Here’s a list of examples of non-sexual touch that you can bring into your relationship. These gestures nourish closeness, comfort, and wellbeing without being explicitly sexual and are a good start:

  • Massage — a back rub after a long day, foot massage while watching TV, or even a gentle scalp massage
  • Cuddling/spooning — lying together on the couch or in bed, holding each other with no agenda
  • Hand-holding — in public or at home, it signals connection and safety
  • Hugging — lingering hugs at the start or end of the day can become grounding rituals.

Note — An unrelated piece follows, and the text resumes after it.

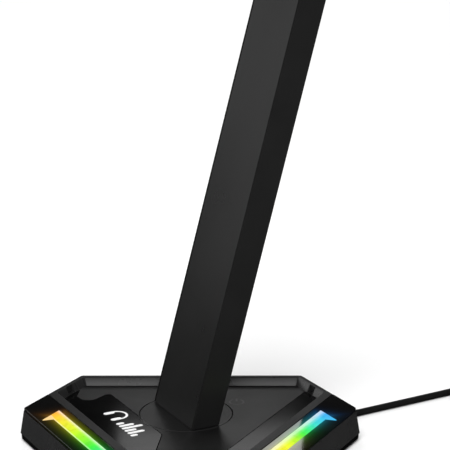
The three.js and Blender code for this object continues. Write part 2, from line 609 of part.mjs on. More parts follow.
const coilIn = COIL_R - 4 * CABLE_R;
const coilOut = COIL_R + 4 * CABLE_R;
const coilTop = COIL_BASE + COIL_HEIGHT;
const coilRing = turned([
  [coilIn, COIL_BASE + 2], [coilIn + 2, COIL_BASE], [coilOut - 2, COIL_BASE], [coilOut, COIL_BASE + 2],
  [coilOut, coilTop - 2], [coilOut - 2, coilTop], [coilIn + 2, coilTop], [coilIn, coilTop - 2],
  [coilIn, COIL_BASE + 2],
], 32).translate(COIL_X, COIL_Y, 0);
piece(lead, 'cable_coil', coilRing, 'rubber');

// A flat band round the bundle, on the coil's left side.
const TIE_THICK = 0.6;
const TIE_BOW = 0.4; // the coil's inner side bows towards a straight band
const bundleFrame = (margin) => rectangle(
  -coilOut - margin, COIL_BASE - margin, TIE_BOW - coilIn + margin, coilTop + margin);
const tieFrame = new THREE.Shape(rounded(bundleFrame(GAP + TIE_THICK), 1.2, 2));
tieFrame.holes.push(new THREE.Path(rounded(bundleFrame(GAP), 0.6, 2)));
piece(lead, 'cable_tie', new THREE.ExtrudeGeometry(tieFrame, { depth: 6, bevelEnabled: false })
  .rotateX(Math.PI / 2).translate(COIL_X, COIL_Y + 3, 0), 'rubber');

// The plug lies on the coil's right side, its contact end to the front.
const PLUG_HALF_HEIGHT = 3.6;
const plug = new THREE.Group();
plug.position.set(COIL_X + 18.5, COIL_Y, coilTop + GAP + PLUG_HALF_HEIGHT);
lead.add(plug);
const plugSection = (y, halfX, halfZ) =>
  rounded(rectangle(-halfX, -halfZ, halfX, halfZ), Math.min(halfX, halfZ) * 0.5, 3)
    .map((p) => [p.x, y, p.y]);
piece(plug, 'plug_body', alongY([
  plugSection(-4, 7.6, 3.4), plugSection(-3.4, 8, PLUG_HALF_HEIGHT), plugSection(11, 8, PLUG_HALF_HEIGHT),
  plugSection(14, 6.6, 3.4), plugSection(16, 3.4, 2.6), plugSection(22, 2.4, 2.3),
]), 'satin');
const plugSleeve = cut(
  new THREE.BoxGeometry(12, 12, 4.5).translate(0, -10.3, 0),
  new THREE.BoxGeometry(11.2, 14, 3.7).translate(0, -12, 0));
piece(plug, 'plug_shell', plugSleeve, 'steel');
piece(plug, 'plug_tongue', new THREE.BoxGeometry(10.4, 10.6, 1.6).translate(0, -10.3, -0.8), 'white');

export default stand;
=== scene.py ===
import math

import bmesh
import bpy
from mathutils import Matrix, Vector


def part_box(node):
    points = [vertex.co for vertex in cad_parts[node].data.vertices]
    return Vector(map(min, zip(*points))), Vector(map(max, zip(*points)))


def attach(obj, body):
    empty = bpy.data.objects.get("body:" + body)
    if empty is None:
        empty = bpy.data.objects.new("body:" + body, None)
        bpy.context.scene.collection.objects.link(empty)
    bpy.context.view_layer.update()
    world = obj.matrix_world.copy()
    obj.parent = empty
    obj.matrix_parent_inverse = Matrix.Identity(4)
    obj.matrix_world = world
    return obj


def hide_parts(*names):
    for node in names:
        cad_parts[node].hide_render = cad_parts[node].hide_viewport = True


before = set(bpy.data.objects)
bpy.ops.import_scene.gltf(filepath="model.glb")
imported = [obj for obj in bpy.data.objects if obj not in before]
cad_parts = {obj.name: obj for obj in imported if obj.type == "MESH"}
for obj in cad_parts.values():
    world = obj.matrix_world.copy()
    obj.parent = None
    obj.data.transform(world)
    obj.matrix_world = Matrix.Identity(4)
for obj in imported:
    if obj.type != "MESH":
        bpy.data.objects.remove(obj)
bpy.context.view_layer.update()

MM = 0.001
MICRON = 0.000001
SCENE = bpy.context.scene

# ---------- camera ----------
CAMERA_AT = Vector((0.0175, -0.9605, 0.4189))
CAMERA_DOWN = math.radians(17.2)
CAMERA_LENS = 170
CAMERA_SENSOR = 36


def make_camera():
    """A long lens in front of the stand, looking a little down on it."""
    data = bpy.data.cameras.new("camera")
    data.lens = CAMERA_LENS
    data.sensor_width = CAMERA_SENSOR
    data.clip_start = 0.01
    data.clip_end = 50
    camera = bpy.data.objects.new("camera", data)
    camera.location = CAMERA_AT
    camera.rotation_euler = (math.pi / 2 - CAMERA_DOWN, 0, 0)
    SCENE.collection.objects.link(camera)
    SCENE.camera = camera


# ---------- lead ----------
LEAD_THICK = 3.5 * MM
# From the strain relief to the coil.
LEAD_ROUTE = [
    (0.0767, 0.0536, 0.0029), (0.0789, 0.0549, 0.0028), (0.0815, 0.0564, 0.0024),
    (0.0841, 0.0579, 0.0020), (0.0867, 0.0594, 0.0018), (0.0901, 0.0614, 0.0018),
    (0.0936, 0.0634, 0.0018), (0.0979, 0.0659, 0.0018), (0.1057, 0.0704, 0.0018),
    (0.1144, 0.0754, 0.0018), (0.1230, 0.0804, 0.0018), (0.1317, 0.0854, 0.0018),
    (0.1395, 0.0900, 0.0018), (0.1479, 0.0949, 0.0019),
]
# From the coil's top turn over its rim and back into the plug, from the coil's middle.
LEAD_TAIL = [
    (-0.0145, 0.0123, 0.0096), (-0.0120, 0.0154, 0.0107), (-0.0095, 0.0185, 0.0119),
    (-0.0070, 0.0216, 0.0126), (-0.0040, 0.0253, 0.0130), (-0.0010, 0.0291, 0.0134),
    (0.0028, 0.0322, 0.0138), (0.0075, 0.0334, 0.0142), (0.0123, 0.0322, 0.0145),
    (0.0161, 0.0291, 0.0148), (0.0182, 0.0250, 0.0149), (0.0185, 0.0225, 0.0149),
    (0.0185, 0.0205, 0.0149),
]
# Where each turn of the coil lies: its radius, and the layer it lies in.
COIL_TURNS = [
    (0.02625, 0), (0.02275, 0), (0.01925, 0), (0.01575, 0), (0.01750, 1),
    (0.02100, 1), (0.02450, 1), (0.02625, 2), (0.02275, 2), (0.01925, 2),
]
COIL_START = 120  # degrees, where the lead meets the coil; it runs clockwise from there
COIL_END = COIL_START + 30
COIL_SHIFT_AT = 210  # degrees from the start to the middle of the stretch where turns change place
COIL_SHIFT_SPAN = 100
COIL_STEPS = 24  # points for each turn
COIL_FLOOR = 2.75 * MM
LAYER_RISE = LEAD_THICK * math.sin(math.radians(60))
CROSSING_LIFT = LEAD_THICK - LAYER_RISE


def eased(t):
    """A smooth step from 0 to 1."""
    t = min(max(t, 0), 1)
    return t * t * (3 - 2 * t)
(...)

  • Shoulder squeezes or pats — small affirmations of presence during the day
  • Resting your head on your partner’s shoulder or lap
  • Stroking hair or face — a tender, calming way to show affection
  • Linked arms when walking together
  • Gentle touch while talking — a hand on the arm or knee during conversation
  • Playful touch — tickling, wrestling, or just leaning against each other
  • Skin-to-skin contact without sex — lying together shirtless or napping in each other’s arms
  • Create touch ritual –  a good morning kiss, a squeeze before leaving for work or brushing a hand against their while cooking dinner together
  • AND Talk about it. Tell your partner what kinds of touch makes you feel loved, and listened to

The key is that these touches don’t have to lead anywhere sexual, they’re about communicating care, comfort, and connection through the body.